Master Craftsman beside Yahweh

Wisdom speaks of herself in Proverbs in builder's vocabulary: "Then I was by him, [as] a master craftsman; / And I was daily [his] delight, / Rejoicing always before him" (Pr 8:30). Paul takes the same vocabulary into the apostolic ministry: "According to the grace of God which was given to me, as a wise masterbuilder I laid a foundation; and another builds on it. But let each take heed how he builds on it" (1Co 3:10). The foundation itself is not negotiable: "For another foundation can no man lay than that which is laid, which is Jesus Christ" (1Co 3:11). Apostolic labour is a building trade, with the same accountability for materials and workmanship the OT building accounts assumed.

The City Whose Builder Is God

The arc closes with Yahweh himself as the builder. Abraham's hope was for a city with permanent foundations, "whose craftsman and builder is God" (Heb 11:10). The new-covenant community is described in the same terms: "being built on the foundation of the apostles and prophets, Christ Jesus himself being the chief corner stone; / in whom each building, being joined together, grows into a holy temple in the Lord; / in whom you⁺ also are built together into a dwelling place of God in the Spirit" (Ep 2:20-22). Peter restates the figure with the materials inverted — the stones are the people: "you⁺ also, as living stones, are built up a spiritual house, to be a holy priesthood, to offer up spiritual sacrifices, acceptable to God through Jesus Christ" (1Pe 2:5).

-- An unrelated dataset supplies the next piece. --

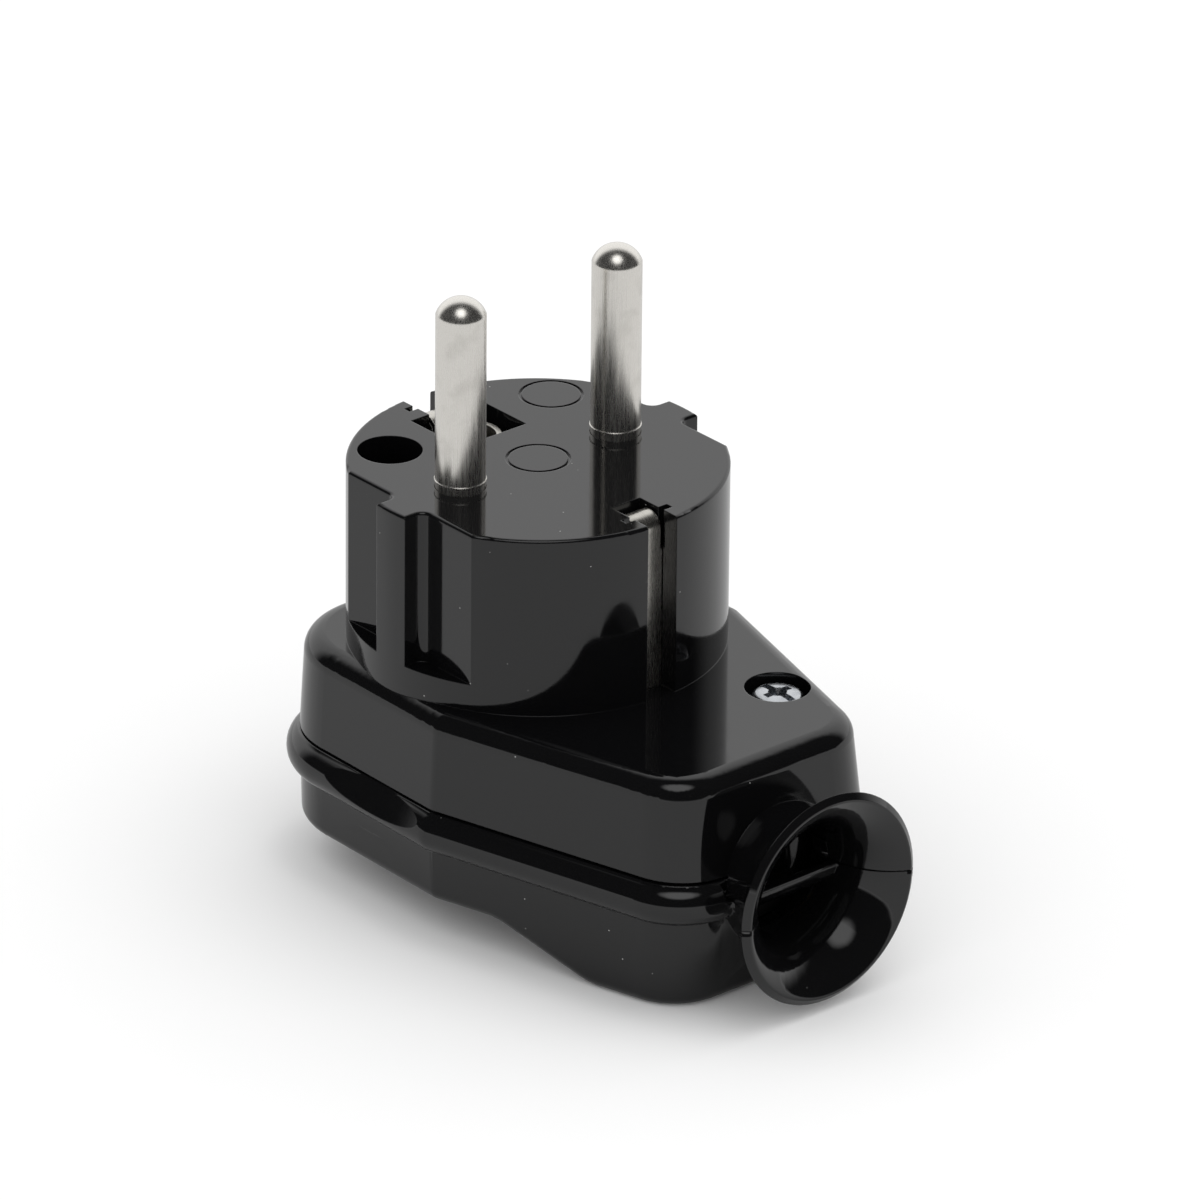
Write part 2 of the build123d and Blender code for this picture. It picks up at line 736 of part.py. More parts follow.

The result is what the literal trades pointed at all along. "Don't you⁺ know that you⁺ are a temple of God, and [that] the Spirit of God dwells in you⁺?" (1Co 3:16). "And what agreement has a temple of God with idols? For we are a temple of the living God" (2Co 6:16). "But Christ as a son, over his house; whose house we are, if we hold fast our boldness and the glorying of our hope" (He 3:6). The skilled hands of Bezalel and Hiram, working to a pattern shown from above, prefigure a building whose architect, materials, and inhabitants are all the work of God.